Here’s what I do know:
A girl in the first blush of womanhood senses (if not exactly understands) that she possesses beauty, youth, and sexual allure, and that these gifts are profoundly powerful — and fleeting.
We’re not generally taught how to deal with this burgeoning power. (If you’ve ever wondered why girls are so fascinated by witchcraft, you have your answer.)
This natural development turns twisted, however, if a girl has been sexually abused, even once, or exposed to pornography, however “mild.”
One law of the universe is that the human “sex activation button” has no “off” setting.
And so girls act out: flirting compulsively, dressing provocatively, daydreaming of being strippers or mistresses, “riding in cars with boys” — and posting sexually provocative images online.
Another law of the universe?
Actions have consequences.
This law doesn’t care that you’re “just a kid,” anymore than gravity cares that you’re “just a kid” when you tumble into a well.
Now: because the “sex button” has no “off” setting, a healthy society demands that men control their powerful, often irrational sexual urges. Of course, they are not always successful.

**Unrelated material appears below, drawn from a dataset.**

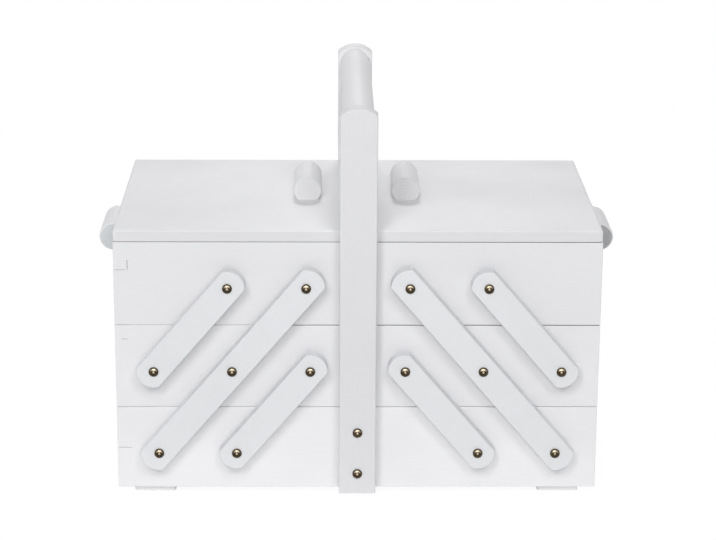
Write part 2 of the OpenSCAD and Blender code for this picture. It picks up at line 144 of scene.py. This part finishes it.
# The floor, in metres: half its size, half of what the object covers, and how far outside
# that its glow starts, the glow fades out, and the shadow fades out
FLOOR_HALF = 9.0
FLOOR_COLOUR = (0.86, 0.86, 0.86)
FOOTPRINT = (0.19, 0.112, 0)
GLOW_START = (0.0, 0.012)
GLOW_FADE = (0.02, 0.28)
SHADOW_FADE = (0.25, 1.2)
GLOW_POWER = 0.25
# The share of plain white in the floor that is seen beside the object, and the brightness
# that makes it white together with the part of it that is lit
WHITE_SHARE = 0.86
SHADED_WHITE = 1.07

# Paint and metal colours, as linear values
PAINT = (0.85, 0.85, 0.865)
# Each tier's paint is darker towards the top tray: painted shade, for light that grows towards
# the floor
TIER_SHADED_PAINT = {"top": (0.81, 0.81, 0.822), "mid": (0.83, 0.83, 0.845), "bottom": PAINT}
PAINT_WEAR = 0.89
# The lid's front and rear edges: painted shade, darker than the lid's top
LID_EDGE_SHADE = (0.75, 0.75, 0.765)
ARM_PAINT = (0.785, 0.792, 0.81)
# The front post's paint, darker than the rear post's as painted shade
FRONT_POST_SHADE = (0.75, 0.75, 0.765)
# Dark colour for dirt and painted shade in joints and seams
DARK_DIRT_AND_SHADE = (0.10, 0.09, 0.08)
BRONZE = (0.028, 0.022, 0.014)
BRONZE_WORN = (0.095, 0.07, 0.04)
BRONZE_WEAR_AND_HIGHLIGHT = (0.66, 0.56, 0.42)
BRASS = (0.34, 0.26, 0.15)
BRASS_BRIGHT = (0.60, 0.49, 0.30)

# Painted wood: roughness, gloss and relief, and how much pores and handling grey and dull it
PAINT_ROUGHNESS = 0.52
PAINT_SPECULAR = 0.42
PAINT_RELIEF = 0.10
PAINT_RELIEF_M = 0.0006
PAINT_UNEVENNESS = 0.6
PAINT_PATCH_SCALE = 11.0
STREAK_GREY = 0.16
PATCH_GREY = 0.22
PATCH_DULL = 0.14
END_DULL = 0.2

# Grain, handling marks and growth rings: the scales of their noises, and where they show
GRAIN_STRETCH = (0.045, 1.0, 1.0)
PORE_SCALE = 900.0
RING_SCALE = 160.0
RING_RELIEF = 0.8
BRUSH_SCALE = 34.0
PORE_LEVEL = 0.62
PORE_CONTRAST = 3.0
PATCH_LEVEL = 0.42
PATCH_CONTRAST = 3.2
PATCH_ROUGHNESS = 0.62
END_FACING = (0.86, 0.97)
END_RING_SCALE = 110.0
END_RING_WAVER = 2.2

# Brass: the scales of its noises, its roughness and relief, and how level and how far turned
# up the dome of a screw's head is where it gets a painted highlight
TARNISH_SCALE = 700.0
TARNISH_LEVEL = 0.36
TARNISH_CONTRAST = 3.4
TARNISH_DULL = 0.25
SCRATCH_SCALE = 5200.0
SCRATCH_RELIEF = 0.15
SCRATCH_RELIEF_M = 0.00002
SCREW_ROUGHNESS = 0.2
HINGE_ROUGHNESS = 0.28
ARC_OUTSIDE = (0.80, 0.85)
ARC_INSIDE = (0.90, 0.95)
ARC_UPWARD = (0.1, 0.35)
ARC_HIGHLIGHT = 0.5
FLAT_LEVEL = 0.98
# Flat faces nearer to the middle than this, in metres, are the floors of the recesses
RECESS_FLOOR_Y = 0.1417

# Dirt and painted shade: its specks, how much lighter they are, and its roughness
SPECK_SCALE = 900.0
SPECK_LIGHTER = 1.9
SHADE_AND_DIRT_ROUGHNESS = 0.85

# A small screw's head: half its slots' width, its rim and the rings of its dome, as shares of
# its radius and height, and the points round it and in each quarter
SLOT_SHARE = 0.13
RIM_SHARE = 0.3
DOME = ((1.0, 0.28), (1.0, 0.55), (0.9, 0.85), (0.66, 1.0))
RIM_POINTS = 24
QUARTER_POINTS = 6

# Lean of the closed arms from the horizontal, from the frame's own pivots
JOINTS = {j["name"]: j for j in frame["joints"]}
LOW_PIVOT = Vector(JOINTS["right_trays_open"]["pos_m"])
HIGH_PIVOT = Vector(JOINTS["right_top_tray_level"]["pos_m"])
ARM_LEAN = math.atan2(HIGH_PIVOT.z - LOW_PIVOT.z, LOW_PIVOT.x - HIGH_PIVOT.x)


# Small node builders

def add_math(tree, operation, a, b=None, clamp=False):
    """A Math node on two values or sockets. Returns its output."""
    node = tree.nodes.new("ShaderNodeMath")
    node.operation = operation
    node.use_clamp = clamp
    for socket, value in ((node.inputs[0], a), (node.inputs[1], b)):
        if isinstance(value, (int, float)):
            socket.default_value = value
        elif value is not None:
            tree.links.new(value, socket)
    return node.outputs[0]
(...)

They might be more so however if (as Dennis Prager has noted) we likewise demanded that women do their part by not walking around half naked.
Once again, why should they bother? They are surrounded by images of women who’ve been well compensated by displaying themselves in various states of undress.

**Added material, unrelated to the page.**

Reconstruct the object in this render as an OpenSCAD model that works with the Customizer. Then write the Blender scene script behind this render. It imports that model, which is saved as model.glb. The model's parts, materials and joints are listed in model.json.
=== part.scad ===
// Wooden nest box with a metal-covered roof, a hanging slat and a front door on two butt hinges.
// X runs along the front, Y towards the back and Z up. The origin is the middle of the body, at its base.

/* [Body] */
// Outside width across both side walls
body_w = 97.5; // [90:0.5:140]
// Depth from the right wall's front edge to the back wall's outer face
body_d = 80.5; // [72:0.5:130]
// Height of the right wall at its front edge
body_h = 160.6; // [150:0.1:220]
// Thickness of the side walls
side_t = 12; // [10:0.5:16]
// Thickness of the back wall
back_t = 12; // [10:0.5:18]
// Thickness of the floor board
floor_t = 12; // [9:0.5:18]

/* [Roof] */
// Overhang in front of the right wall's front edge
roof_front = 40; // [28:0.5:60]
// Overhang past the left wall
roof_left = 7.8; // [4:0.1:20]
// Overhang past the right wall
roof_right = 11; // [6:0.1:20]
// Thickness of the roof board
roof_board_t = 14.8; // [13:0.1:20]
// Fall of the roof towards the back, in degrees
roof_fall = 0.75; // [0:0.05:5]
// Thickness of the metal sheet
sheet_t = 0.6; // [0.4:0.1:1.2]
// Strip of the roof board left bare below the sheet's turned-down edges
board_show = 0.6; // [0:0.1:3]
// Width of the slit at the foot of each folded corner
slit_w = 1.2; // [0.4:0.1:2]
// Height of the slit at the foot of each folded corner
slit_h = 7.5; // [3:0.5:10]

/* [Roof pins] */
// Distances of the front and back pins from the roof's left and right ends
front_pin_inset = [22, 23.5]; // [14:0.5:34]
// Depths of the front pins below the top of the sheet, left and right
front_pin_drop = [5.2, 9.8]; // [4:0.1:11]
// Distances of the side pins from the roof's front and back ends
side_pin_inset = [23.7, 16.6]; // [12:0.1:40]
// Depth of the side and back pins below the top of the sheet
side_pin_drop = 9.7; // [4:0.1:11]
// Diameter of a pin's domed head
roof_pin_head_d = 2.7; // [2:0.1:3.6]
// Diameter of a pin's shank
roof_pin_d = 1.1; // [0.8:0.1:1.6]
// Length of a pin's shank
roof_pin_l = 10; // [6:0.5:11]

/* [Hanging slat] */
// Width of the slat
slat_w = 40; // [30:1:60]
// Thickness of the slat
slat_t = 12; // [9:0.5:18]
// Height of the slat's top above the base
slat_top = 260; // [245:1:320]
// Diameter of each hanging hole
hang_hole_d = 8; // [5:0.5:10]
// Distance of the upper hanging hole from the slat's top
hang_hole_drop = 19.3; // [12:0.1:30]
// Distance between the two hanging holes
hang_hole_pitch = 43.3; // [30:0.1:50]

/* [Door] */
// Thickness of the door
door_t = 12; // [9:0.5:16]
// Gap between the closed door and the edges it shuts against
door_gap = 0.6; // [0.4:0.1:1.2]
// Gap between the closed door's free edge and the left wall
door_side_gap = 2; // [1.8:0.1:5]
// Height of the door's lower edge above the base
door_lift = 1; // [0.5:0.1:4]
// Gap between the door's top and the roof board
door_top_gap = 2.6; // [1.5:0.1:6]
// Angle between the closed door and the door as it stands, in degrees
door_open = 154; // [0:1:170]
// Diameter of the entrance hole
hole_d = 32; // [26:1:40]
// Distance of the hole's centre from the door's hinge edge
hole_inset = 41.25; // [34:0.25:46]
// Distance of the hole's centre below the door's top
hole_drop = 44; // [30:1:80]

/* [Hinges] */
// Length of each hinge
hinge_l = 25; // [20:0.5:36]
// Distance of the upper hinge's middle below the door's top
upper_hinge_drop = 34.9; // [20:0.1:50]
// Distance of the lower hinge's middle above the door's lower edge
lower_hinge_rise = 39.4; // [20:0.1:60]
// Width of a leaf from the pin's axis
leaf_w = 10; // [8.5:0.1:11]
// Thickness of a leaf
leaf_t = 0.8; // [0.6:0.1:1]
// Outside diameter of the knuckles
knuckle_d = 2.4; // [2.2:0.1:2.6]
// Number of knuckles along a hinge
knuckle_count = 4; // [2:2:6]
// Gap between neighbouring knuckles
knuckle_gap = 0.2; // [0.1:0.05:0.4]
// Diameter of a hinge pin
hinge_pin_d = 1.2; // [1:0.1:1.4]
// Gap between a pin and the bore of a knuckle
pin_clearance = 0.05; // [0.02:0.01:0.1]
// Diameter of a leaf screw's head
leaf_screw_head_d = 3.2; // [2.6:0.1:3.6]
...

Parents outfit their little girls as hookers for Halloween, and send them to school wearing t-shirts that spell out “Porn star” in sequins (I’ve seen them), and take them for Brazilian waxes — and they gush about how “cute” it all is.

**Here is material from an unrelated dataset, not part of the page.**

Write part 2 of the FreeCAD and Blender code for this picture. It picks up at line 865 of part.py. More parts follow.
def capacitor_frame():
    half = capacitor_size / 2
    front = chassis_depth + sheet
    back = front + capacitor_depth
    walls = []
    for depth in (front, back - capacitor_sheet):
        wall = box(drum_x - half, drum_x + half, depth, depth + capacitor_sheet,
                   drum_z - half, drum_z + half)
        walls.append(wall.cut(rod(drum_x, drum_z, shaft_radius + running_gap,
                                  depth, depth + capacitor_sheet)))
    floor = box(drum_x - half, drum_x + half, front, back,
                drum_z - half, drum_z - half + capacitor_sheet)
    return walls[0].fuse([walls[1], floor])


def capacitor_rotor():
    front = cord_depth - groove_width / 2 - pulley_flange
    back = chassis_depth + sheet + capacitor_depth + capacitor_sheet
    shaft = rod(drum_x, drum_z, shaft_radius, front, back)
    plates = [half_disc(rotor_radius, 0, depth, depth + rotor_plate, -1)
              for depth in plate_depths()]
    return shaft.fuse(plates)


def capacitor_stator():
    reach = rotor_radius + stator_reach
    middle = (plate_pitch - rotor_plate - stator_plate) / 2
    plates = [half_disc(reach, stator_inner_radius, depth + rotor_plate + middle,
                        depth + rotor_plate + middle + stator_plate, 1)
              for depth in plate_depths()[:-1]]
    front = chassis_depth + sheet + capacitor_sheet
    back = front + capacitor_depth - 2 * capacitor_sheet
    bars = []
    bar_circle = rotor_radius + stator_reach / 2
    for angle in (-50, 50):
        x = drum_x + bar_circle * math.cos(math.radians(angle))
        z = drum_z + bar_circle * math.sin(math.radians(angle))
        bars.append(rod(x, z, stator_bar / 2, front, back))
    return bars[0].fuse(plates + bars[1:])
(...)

Men who obsess about underage girls are disgusting. However, the unpleasant fact remains that many of the bad guys in the Amanda Todd story — and, to a greater extent, the Gawker vs Reddit “jailbait” horrorshow — can counter honestly that many (not all) of the images they passed around to each other had been originally posted by their female targets themselves.
We clearly have a long way to go as we try to come to grips with where the Internet sits on the private/public continuum.
Clearly, millions upon millions of human beings — be they teenaged uploaders or adult pedophiles and other mischief makers — still believe despite the evidence of their senses that what they post on the web is somehow “anonymous” and “invisible,” the way others don’t think anyone can see them picking their nose in the car.
As a blogger of some vintage who has been on the frontlines of many “free speech” battles online and off, I’ve always championed the Internet’s “Wild West” intramural codes for self-policing. The web should be a “special” space, like a hockey rink, where fights we’d never sanction outside the arena are more or less acceptable, if not practically obligatory.
I’m deeply concerned about developments such as this: a crowdsourcing project that aims to raise a half-million bucks to “stop online bullying on social networks.” We’re in for an avalanche of vigilantism and nanny state censorship designed to “fight” the latest overblown moral panic, and which will end up punishing the innocent, increasing paranoia, and polluting the public (or is that private?) square.
The only solution I can come up with targets the source:
Let’s demand that parents monitor their children’s online behavior by fining or jailing them when their underage kids upload photos and videos that make them vulnerable to “bullying.”
We have laws against public nudity already, do we not?
(I really hope they don’t call it “Amanda’s Law,” because “dead kids make bad laws,” but I’m willing to go along if it will save the internet from being destroyed by morons.)
Otherwise, remember that classic Onion story?
“Fun Toy Banned Because Of Three Stupid Dead Kids”?
That’s what will happen to the internet.